All in all, an enjoyable and not cookie-cutter read, though not great literature by any stretch. Door is definitely left open for a sequel, though the book doesn't require it -- if there is one, I intend to look it up. Actually, I just did -- The Wizard Heir, newly out in hardcover. OK, will wait for it to show up at the library, I guess.

25. Terry Pratchett, Hogfather -- So, yeah, my first time reading this book, although I was familiar with a lot of the better-known quotes from it (like, "Real children don't go hoppity-skip unless they are on drugs") from elsewhere. I was a bit apphrehensive about reading it, because it shows up on many people's "favorite Discworld book" lists, but the premise sounded rather similar to Reaper Man which, to be honest, I hadn't liked all that much. Well! Having read Hogfather now, I can certainly see how it can be a favorite. I don't know that it's on *my* list of all-time favorites -- need a bit of distance for that -- and there is one kinda-big issue I have with it that I suspect will prevent it from becoming a full-fledged favorite, but it is quite a powerful and affecting book.

Here are a couple of reasons that it worked a lot better for me than Reaper Man: Death (whom I prefer in cameo appearances rather than as the center of action) has a foil here in Albert. The scenes that worked best for me in this book were those where Albert and Death are talking, like the whole thing with the wooden horse Albert wanted as a kid. The wizards are toned down a bit in this one, and while I'm still not a huge fan of them as central characters, I *love* Ponder Stibbons, especially for this line: "Hex worried Ponder Stibbons. He didn't worry how it worked, but everyone else assumed that he did," 'cos I can certainly sympathize with that feeling. (Although, how big of a dork does it make me that, when Ponder thinks that he "can find the square root of 27.4" in his head, I had to actually go an
work it out to two places after the decimal?) And I love Hex, and found myself, to my surprise, genuinely moved when it asked for a Hogswatch present. And the acronymization was hilarious to me, because I work at a place where I find myself on occasion uttering sentences that consist, in their entirety, of acronyms. The interaction between Ponder, Ridcully, and Hex throughout the book was just perfect. (I don't believe I've made the connection before, but Ridcully reminds me a whole lot of Modest Matveevich from Pondeljnik, down to the shouting.)

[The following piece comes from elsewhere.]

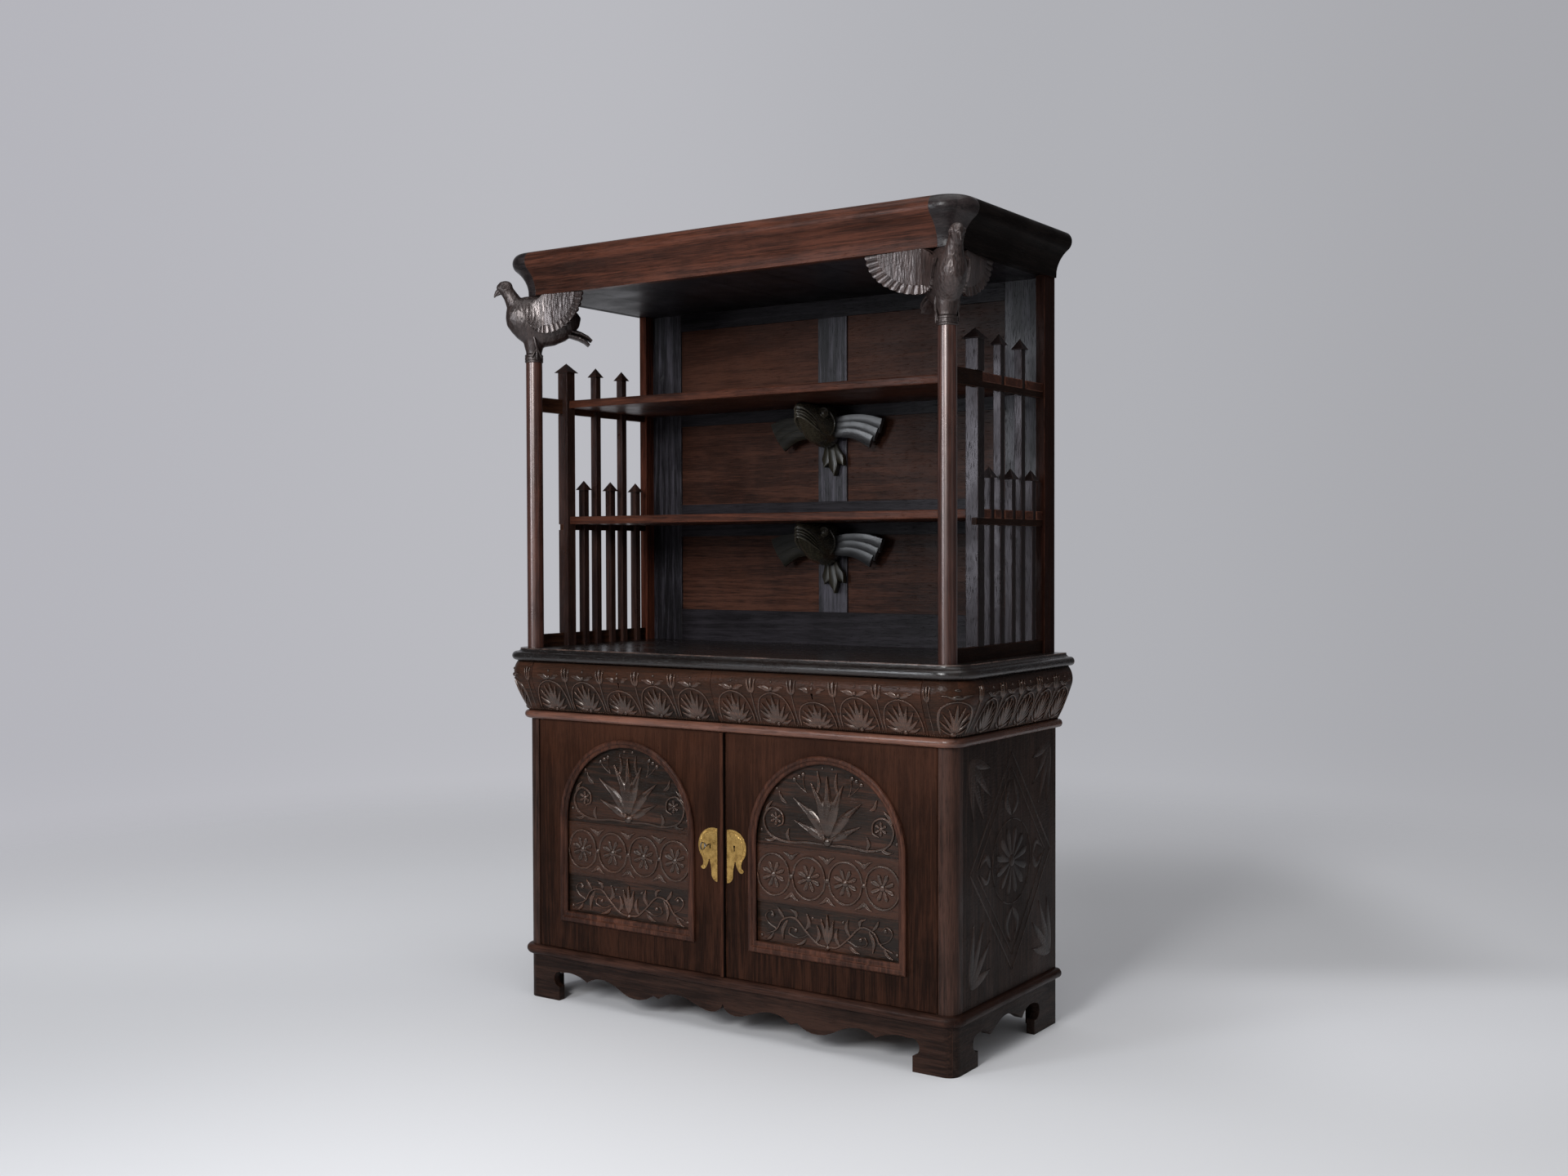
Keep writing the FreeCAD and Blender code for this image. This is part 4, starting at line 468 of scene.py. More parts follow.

The running humour is both deeper and better integrated in this book (than in Reaper Man and other early Discworld books), like the "'nk you" thing that starts out as a running joke and then reappears with a twist in the peasant / king on Hogswatch interlude. That scene was actually a perfect example of one of the things I find most impressive about Pratchett -- that he can be both profoundly moving and really funny at the same time. But I also appreciated just the purely funny, fairly low-brow bits, like all of the kids pointing out to Death that his "piggy did a wee". Although the eyeball jokes got kinda old...

I love the way Pratchett writes children or about children, and this book was satisfying in that regard. I feel no real attachment to or emotional investment in Susan as a character, but she gets to think some good lines. I really like Teatime as a villain -- that's a difficult kind of character to pull off, making him both really very creepy and powerful and yet not infallible and yet, through to the very end, even defeated, still deeply creepy. The way the minor "bad guys" are humanized with a deft line or two is also really impressive -- and that brings me to my main complaint about the book:

Tha Auditors. They don't work for me, as a villain. They didn't work for me in Reaper Man and they didn't work for me here, and they never will, I'm guessing. There are two reasons for this. The first one is literary and the second is philosophical (if you wish). One of Pratchett's main strengths, for me, is that his books are emphatically not black and white. His bad guys, if they may be called that, are interesting if not redeemable (I'm thinking here of Reacher Gilt, for instance, whom I can't help but admire a little for the choice he makes at the end of Going Postal, or, say Coin the boy sourcerer, or the Deep Dwarves in Thud!). But the Auditors are *boring* -- I know that's the *point*, but that still makes them an ineffective oppositional force, speaking from a narrative perspective.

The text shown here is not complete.